Kim yapacak? Kim yapsın; 60 ve 70’lerde meydanları antiemperyalizm diye inleten solcuları 16 Şubat 1969 Taksim Kanlı Pazar’da "Komünistler Moskova’ya" diye çığrışarak polis nezaretinde (fotosu bile var) bıçaklayarak öldüren Türk Milli Talebe Birliği’nin (TMTB) bugünkü izdüşümleri yapıyor. O günlerde, malum, TMTB’nin genel başkanı şimdi yeniden TBMM başkanı seçilen İsmail Kahraman idi…
***
Sadece antiemperyalizm de yetmez. Çok sıkı milliyetçilik lazım. Savaş lazım. "Yerli ve milli" hisleri şahlandırmak için dışarıya asker sevki lazım.
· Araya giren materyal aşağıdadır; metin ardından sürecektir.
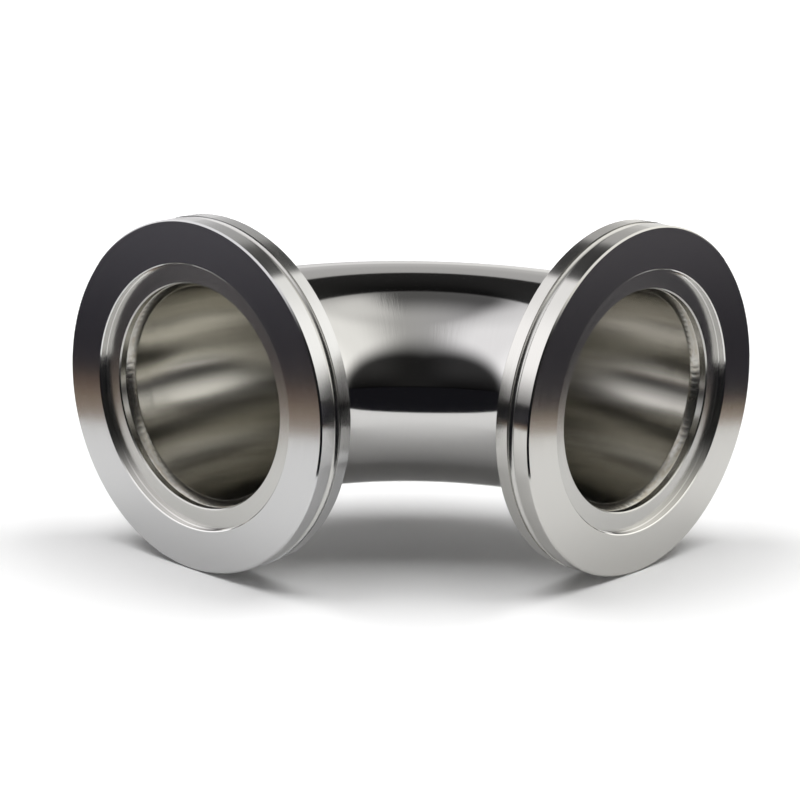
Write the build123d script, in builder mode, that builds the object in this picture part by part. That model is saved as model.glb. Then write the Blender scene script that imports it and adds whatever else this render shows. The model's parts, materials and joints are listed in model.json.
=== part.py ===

En önde, kaos kumkuması Ortadoğu’yu sınırlı işgal lazım. Tabii, Putin’den izin alabildiğin ölçüde.
Erdoğan’ın "Afrin’i YPG’den temizlememiz gerekiyor" demesini siz, Suriye-Irak topraklarında üçer beşer yeni şehitler vermemiz gerekiyor, diye okuyun. Fakir halkın çocuklarından, bittabi.
***
Ulusolcular bunu "yerler" mi?
Bilemem. Çünkü bu olayda Erdoğan’ın yanına Atatürk de yerleştirildi. Bu tesadüf ise, benim de adım Napolyon. Buraya, eskilerin dediği gibi bir balmumu yapıştırınız, zaman içinde konuşuruz.
***
Umudumuz CHP ne yaptı bu arada?
Bu "Türk kökenli Norveç vatandaşı subay"ın kim olduğunun, Erdoğan’ın bu kadar işine yarayan bir konuda nereden talimat almış olabileceğinin üstüne üstüne gideceğine, sorular soracağına, Tek Adam rejimine Ulusolculuk adına koltuk çıktı Kılıçdaroğlu: "NATO özürle geçiştiremez."
Sözcü yazdı: "İşte NATO’daki skandalın alçak belgeleri."
Yaşasın, ayakkabı kutularından El Nusra’ya yardıma kadar her şeyi örtüverecek olan antiemperyalizmimiz!